Intisari-Online.com-Senin (16/8/2021), Perdana Menteri Malaysia Muhyiddin Yassin mundur bersama kabinetnya.
Hal itu terjadi setelah 17 bulan penuh kekacauan politik.
Muhyiddin naik menjadi PM Malaysia pada Maret 2020 tanpa pemilu, menyusul kolapsnya pemerintahan reformis berusia dua tahun yang dipimpin politisi veteran, Mahathir Mohamad.
Namun, pemerintahannya menghadapi gejolak sejak hari pertama.

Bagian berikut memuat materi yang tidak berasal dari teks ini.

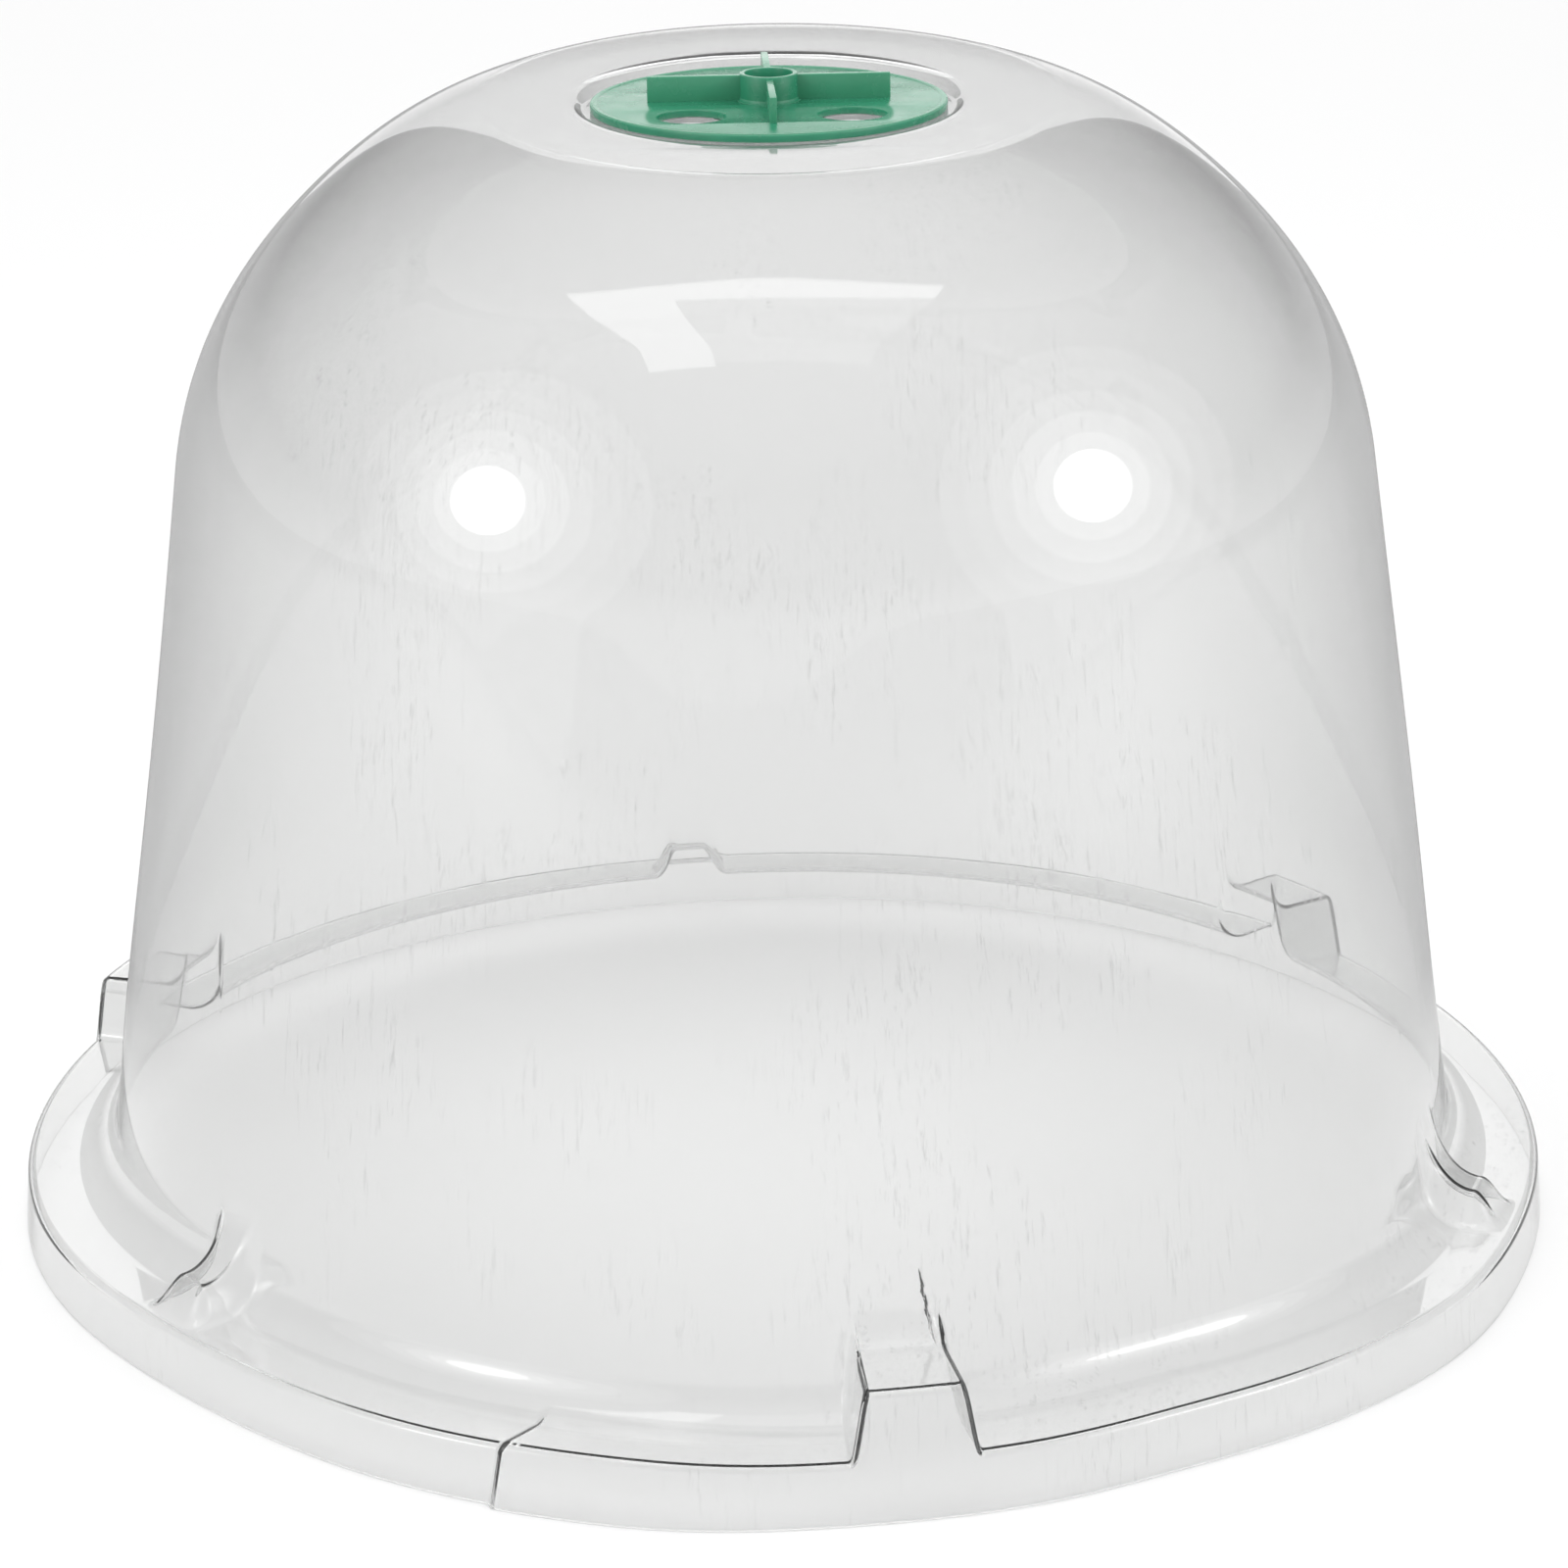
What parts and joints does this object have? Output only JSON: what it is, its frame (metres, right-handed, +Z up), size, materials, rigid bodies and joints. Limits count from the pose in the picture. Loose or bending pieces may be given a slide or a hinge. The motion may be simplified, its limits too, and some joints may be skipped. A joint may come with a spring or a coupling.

Baca Juga: Mengintip Ketangguhan VAT-69, Pasukan Khusus Kebanggaan Rakyat Malaysia, Lebih Hebat dari Kopassus?
Mayoritasnya di parlemen diragukan, legitimasinya terus-menerus dipertanyakan, dan posisinya kerap dirongrong ketua oposisi Anwar Ibrahim.
Selain itu, Muhyiddin juga diterpa kritik deras atas kegagalannya mengendalikan wabah virus corona di Malaysia, yang kini mencapai lebih dari 1,1 juta kasus dan 12.000 kematian.
Periode penuh gejolak Muhyiddin berakhir usai sekutu menarik dukungan, dan upaya terakhir mempertahankan jabatan gagal.
Dengan demikian, Muhyiddin menjadi PM Malaysia dengan masa jabatan tersingkat.
Setelah rapat kabinet terakhir, pria berusia 74 tahun itu menuju istana negara untuk mengajukan pengunduran dirinya kepada raja Sultan Abdullah.
Menteri Sains Malaysia, Khairy Jamaluddin, mengonfirmasi di Instagram Story bahwa seluruh kabinet telah mundur.
"Terima kasih atas kesempatannya, sekali lagi, mengabdi pada bangsa," tulisnya.
Mohamad Redzuan Yusof, menteri di kantor PM, mengonfirmasi kepada AFP bahwa Muhyiddin telah mengajukan pengunduran dirinya dan diterima.
Muhyiddin dilaporkan akan berpidato untuk masyarakat pada Senin malam waktu setempat.
Belum jelas siapa yang akan menjadi pengganti Muhyiddin.
Sementara itu menggelar pemilu nyaris tidak mungkin karena pandemi Covid-19 dan penurunan ekonomi.
"Penggantinya adalah dugaan bagi siapa pun," kata Oh Ei Sun, analis di Singapore Institute of International Affairs, dikutip dari AFP.
Raja Malaysia secara konstitusional dapat menunjuk perdana menteri.
Dia juga berhak menilai siapa yang mendapat dukungan cukup dari anggota parlemen.